### DATA SHOWN
================

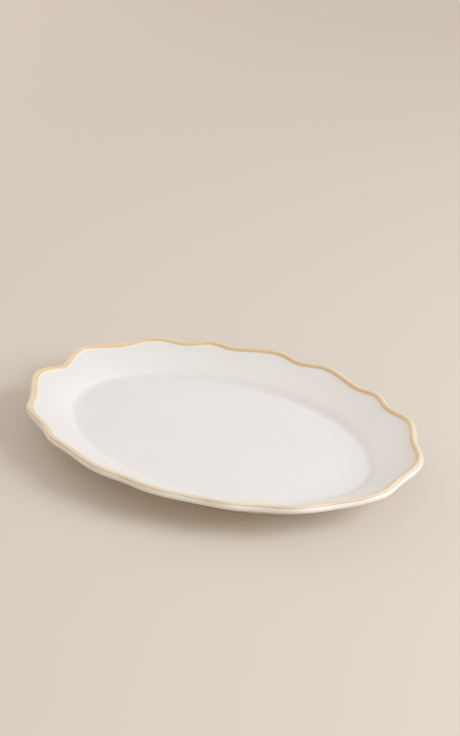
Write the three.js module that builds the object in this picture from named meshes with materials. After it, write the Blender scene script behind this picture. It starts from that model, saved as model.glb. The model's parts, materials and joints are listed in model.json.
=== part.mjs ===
// Oval china serving platter with a scalloped, rolled lip.
// Millimetres, +Z up, long axis along X, standing on its foot at z = 0.
// The clay was pressed over an oval mould: a flat well, a short curved wall (the cavetto) and a
// broad sloping flange, whose wavy edge is rolled over into a bead. An ochre enamel band is fired
// round the bead, and the underside stands on an oval foot ring that is left without glaze.
import * as THREE from 'three';

// ---- driving dimensions -------------------------------------------------------------------
const crestHalfLength = 197.2; // the oval that the lip's crest waves about
const crestHalfWidth = 140.4;
const crestHeight = 34.6; // above the table, where the lip crosses that oval
const wellHeight = 12.0; // upper face of the well's floor
const floorThickness = 4.6;
const flangeSlope = 0.47; // rise over run of the flange
const flangeDrop = 1.4; // flange below the crest, carried out to the crest line
const flangeThickness = 5.2; // measured upright
const cavettoTop = 34.0; // inset from the crest line to where the flange meets the cavetto
const cavettoFoot = 41.3; // inset from the crest line to where the cavetto meets the well
const beadRadius = 3.4;
const bandThickness = 0.8;
const seatGap = 0.3; // between pieces that touch
const bandInner = 78; // degrees from upright that the band reaches towards the well
const bandOuter = 62; // degrees from upright that the band reaches down the outer side
const lipDepth = 6.9; // crest to the lowest point of the lip
const footInset = 42.7; // crest line to the middle of the foot ring
const footWidthTop = 7.4;
const footWidthBottom = 5.0;

// Turning points of the scalloped edge over one quarter of the rim, from the end of the long axis
// (along = 0) to the end of the short axis (along = 1). out is the distance from the crest oval.
const edgeTurns = [
  { along: 0.0, out: -4.7 },
  { along: 0.125, out: 1.6 },
  { along: 0.28, out: -3.1 },
  { along: 0.405, out: 1.8 },
  { along: 0.535, out: -3.2 },
  { along: 0.63, out: 0.5 },
  { along: 0.715, out: -2.9 },
  { along: 0.895, out: 2.4 },
  { along: 1.0, out: -1.9 },
];
const deepNotch = 4.2; // extra depth of the notch at the -X end
const deepNotchReach = 0.12; // its half width, in quarters of the rim

// ---- mesh fineness ------------------------------------------------------------------------
const rimStations = 128;
const footStations = 96;
const arcSteps = 3;

// The round plate that is turned first: its crest radius, and the inset inside which the turned
// shape is scaled towards the middle, not offset from the rim.
const turnedRadius = 160;
const offsetReach = 60;

const quarters = 4;
const degree = Math.PI / 180;
const beadCentreHeight = crestHeight - beadRadius;

const crestOval = new THREE.EllipseCurve(0, 0, crestHalfLength, crestHalfWidth);
crestOval.arcLengthDivisions = 1440;

function edgeOffset(turn) {
  const quarterPlace = turn * quarters;
  const quarter = Math.floor(quarterPlace);
  const fraction = quarterPlace - quarter;
  const along = quarter % 2 === 0 ? fraction : 1 - fraction;
  const last = edgeTurns.length - 1;
  const next = Math.max(1, edgeTurns.findIndex((t, i) => t.along >= along || i === last));
  const from = edgeTurns[next - 1];
  const to = edgeTurns[next];
  const share = (along - from.along) / (to.along - from.along);
  const wave = from.out + (to.out - from.out) * (0.5 - 0.5 * Math.cos(Math.PI * share));
  const fromLeftEnd = Math.abs(turn - 0.5) * quarters;
  return wave - deepNotch * Math.max(0, 1 - fromLeftEnd / deepNotchReach);
}

// How much of the edge's wave a point feels: all of it on the lip, none inside the cavetto.
function waveShare(inset) {
  return THREE.MathUtils.clamp((cavettoTop - inset) / (cavettoTop - 6), 0, 1);
}

// Carries a turned, round shape over to the scalloped oval.
function pressToOval(turned) {
  const position = turned.getAttribute('position');
  for (let i = 0; i < position.count; i += 1) {
    const across = position.getX(i);
    const height = position.getY(i);
    const forward = position.getZ(i);
    const radius = Math.hypot(across, forward);
    const turn = (Math.atan2(across, forward) / (2 * Math.PI) + 1) % 1;
    const inset = turnedRadius - radius;
    const wave = waveShare(inset) * edgeOffset(turn);
    const shift = wave - Math.min(inset, offsetReach);
    const scale = Math.min(1, radius / (turnedRadius - offsetReach));
    const onCrest = crestOval.getPointAt(turn);
    const along = crestOval.getTangentAt(turn);
    const x = (onCrest.x + along.y * shift) * scale;
    const y = (onCrest.y - along.x * shift) * scale;
    position.setXYZ(i, x, y, height + flangeSlope * wave);
  }
  turned.computeVertexNormals();
  return turned;
}

function turnAndPress(name, section, stations, material) {
  const lathe = new THREE.LatheGeometry(section.getPoints(arcSteps), stations);
  const mesh = new THREE.Mesh(pressToOval(lathe), material);
  mesh.name = name;
  return mesh;
}

// ---- fired body ---------------------------------------------------------------------------
// The section runs from the middle of the underside out to the lip and back over the top.
function bodySection() {
  const crest = turnedRadius;
  const underside = wellHeight - floorThickness;
  const flangeAt = (inset) => crestHeight - flangeDrop - flangeSlope * inset;
  const seatRadius = beadRadius - bandThickness - seatGap;
  const innerSeatInset = (beadRadius + seatGap) * Math.sin(bandInner * degree);
  const outerAngle = bandOuter * degree;
  const gapAngle = outerAngle + seatGap / beadRadius;
  const lipLow = crestHeight - lipDepth;
  const sideRadius = crest + beadRadius;

  const section = new THREE.Path();
  section.moveTo(0, underside);
  section.lineTo(crest - cavettoFoot + 1, underside);
  section.quadraticCurveTo(
    crest - cavettoFoot + 5,
    underside,
    crest - cavettoTop,
    flangeAt(cavettoTop) - flangeThickness,
  );
  section.lineTo(crest - 4, flangeAt(4) - flangeThickness);
  section.quadraticCurveTo(crest - 1, lipLow, crest + 0.6, lipLow);
  section.quadraticCurveTo(sideRadius, lipLow, sideRadius, beadCentreHeight - 1);
  section.lineTo(
    crest + beadRadius * Math.sin(gapAngle),
    beadCentreHeight + beadRadius * Math.cos(gapAngle),
  );
  section.absarc(
    crest,
    beadCentreHeight,
    seatRadius,
    Math.PI / 2 - gapAngle,
    Math.PI / 2 + bandInner * degree,
    false,
  );
  section.lineTo(crest - innerSeatInset, flangeAt(innerSeatInset));
  section.lineTo(crest - cavettoTop + 3, flangeAt(cavettoTop - 3));
  section.quadraticCurveTo(
    crest - cavettoTop,
    flangeAt(cavettoTop),
    crest - (cavettoTop + cavettoFoot) / 2,
    (flangeAt(cavettoTop) + wellHeight) / 2,
  );
  section.quadraticCurveTo(crest - cavettoFoot, wellHeight, crest - cavettoFoot - 4, wellHeight);
  section.lineTo(0, wellHeight);
  return section;
}

// ---- ochre band ---------------------------------------------------------------------------
function bandSection() {
  const start = Math.PI / 2 - bandOuter * degree;
  const end = Math.PI / 2 + bandInner * degree;
  const innerRadius = beadRadius - bandThickness;
  const section = new THREE.Path();
  section.absarc(turnedRadius, beadCentreHeight, beadRadius, start, end, false);
  section.absarc(turnedRadius, beadCentreHeight, innerRadius, end, start, true);
  section.closePath();
  return section;
}

// ---- foot ring ----------------------------------------------------------------------------
function footSection() {
  const middle = turnedRadius - footInset;
  const top = wellHeight - floorThickness - seatGap;
  const edge = 0.8;
  const section = new THREE.Path();
  section.moveTo(middle - footWidthBottom / 2, 0);
  section.lineTo(middle + footWidthBottom / 2, 0);
  section.lineTo(middle + footWidthBottom / 2 + edge, edge);
  section.lineTo(middle + footWidthTop / 2, top);
  section.lineTo(middle - footWidthTop / 2, top);
  section.lineTo(middle - footWidthBottom / 2 - edge, edge);
  section.closePath();
  return section;
}

const whiteGlaze = new THREE.MeshStandardMaterial({ color: 0xece8e1, roughness: 0.3, metalness: 0 });
const ochreEnamel = new THREE.MeshStandardMaterial({ color: 0xdcb87c, roughness: 0.4, metalness: 0 });
const bareClay = new THREE.MeshStandardMaterial({ color: 0xd8c9b2, roughness: 0.85, metalness: 0 });

const platter = new THREE.Group();
platter.add(turnAndPress('platter_body', bodySection(), rimStations, whiteGlaze));
platter.add(turnAndPress('rim_band', bandSection(), rimStations, ochreEnamel));
platter.add(turnAndPress('foot_ring', footSection(), footStations, bareClay));

export default platter;
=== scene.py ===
import bisect
import json
import math

import bmesh
import bpy
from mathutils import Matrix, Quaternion, Vector, noise


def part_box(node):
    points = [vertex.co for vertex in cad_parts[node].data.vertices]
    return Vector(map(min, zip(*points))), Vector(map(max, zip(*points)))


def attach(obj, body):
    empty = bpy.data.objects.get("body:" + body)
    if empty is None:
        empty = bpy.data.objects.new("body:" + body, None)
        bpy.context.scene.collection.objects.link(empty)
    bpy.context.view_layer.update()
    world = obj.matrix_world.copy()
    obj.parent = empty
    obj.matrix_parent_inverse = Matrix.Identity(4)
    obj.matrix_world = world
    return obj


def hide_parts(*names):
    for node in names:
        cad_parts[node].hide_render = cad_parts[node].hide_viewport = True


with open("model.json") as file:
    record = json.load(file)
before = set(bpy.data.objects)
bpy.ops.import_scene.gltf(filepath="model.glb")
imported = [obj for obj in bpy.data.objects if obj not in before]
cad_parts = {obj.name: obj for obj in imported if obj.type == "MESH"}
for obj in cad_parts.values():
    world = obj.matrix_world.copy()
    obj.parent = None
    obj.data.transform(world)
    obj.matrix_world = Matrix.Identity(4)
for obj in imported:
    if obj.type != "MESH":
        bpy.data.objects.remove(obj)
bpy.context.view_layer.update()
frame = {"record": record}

# ---- Glazed body --------------------------------------------------------------------------
# The platter itself: one sheet of white clay pressed over an oval mould, with a flat well, a short
# wall with a soft foot (the cavetto) and a broad sloping flange. The waved edge is rolled into a
# bead, and a satin white glaze covers everything but the foot's sole.
mm = 0.001
foot_low, foot_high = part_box("foot_ring")
mount_places = {mount["name"]: mount["pos_m"] for mount in frame["record"]["mounts"]}

# The crest is the oval that the lip's top waves about. An inset is a distance in from it.
crest_half_length = 197.2 * mm
crest_half_width = 140.4 * mm
crest_height = 34.6 * mm
well_height = mount_places["well_floor"][2]
floor_thickness = 4.6 * mm
underside_height = well_height - floor_thickness
flange_slope = 0.47
flange_drop = 1.4 * mm
flange_thickness = 5.2 * mm
cavetto_top = 34 * mm
cavetto_foot = 41.3 * mm
bead_radius = 3.4 * mm
lip_depth = 6.9 * mm
lip_side_depth = 5 * mm

# The bead's inner side, as insets and depths below the crest: where its top ends, its shoulder,
# and its foot on the flange.
bead_top_inset = 1.4 * mm
shoulder_inset = 3.15 * mm
shoulder_depth = 1.75 * mm
bead_foot_inset = 3.9 * mm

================

### WHAT NEEDS TO BE DONE
Only the lines running from the line with "const platter = new THREE.Group();" through the line with "for node in" should be repeated, exactly and with both ends kept.

### OUTPUT
const platter = new THREE.Group();
platter.add(turnAndPress('platter_body', bodySection(), rimStations, whiteGlaze));
platter.add(turnAndPress('rim_band', bandSection(), rimStations, ochreEnamel));
platter.add(turnAndPress('foot_ring', footSection(), footStations, bareClay));

export default platter;
=== scene.py ===
import bisect
import json
import math

import bmesh
import bpy
from mathutils import Matrix, Quaternion, Vector, noise


def part_box(node):
    points = [vertex.co for vertex in cad_parts[node].data.vertices]
    return Vector(map(min, zip(*points))), Vector(map(max, zip(*points)))


def attach(obj, body):
    empty = bpy.data.objects.get("body:" + body)
    if empty is None:
        empty = bpy.data.objects.new("body:" + body, None)
        bpy.context.scene.collection.objects.link(empty)
    bpy.context.view_layer.update()
    world = obj.matrix_world.copy()
    obj.parent = empty
    obj.matrix_parent_inverse = Matrix.Identity(4)
    obj.matrix_world = world
    return obj


def hide_parts(*names):
    for node in names:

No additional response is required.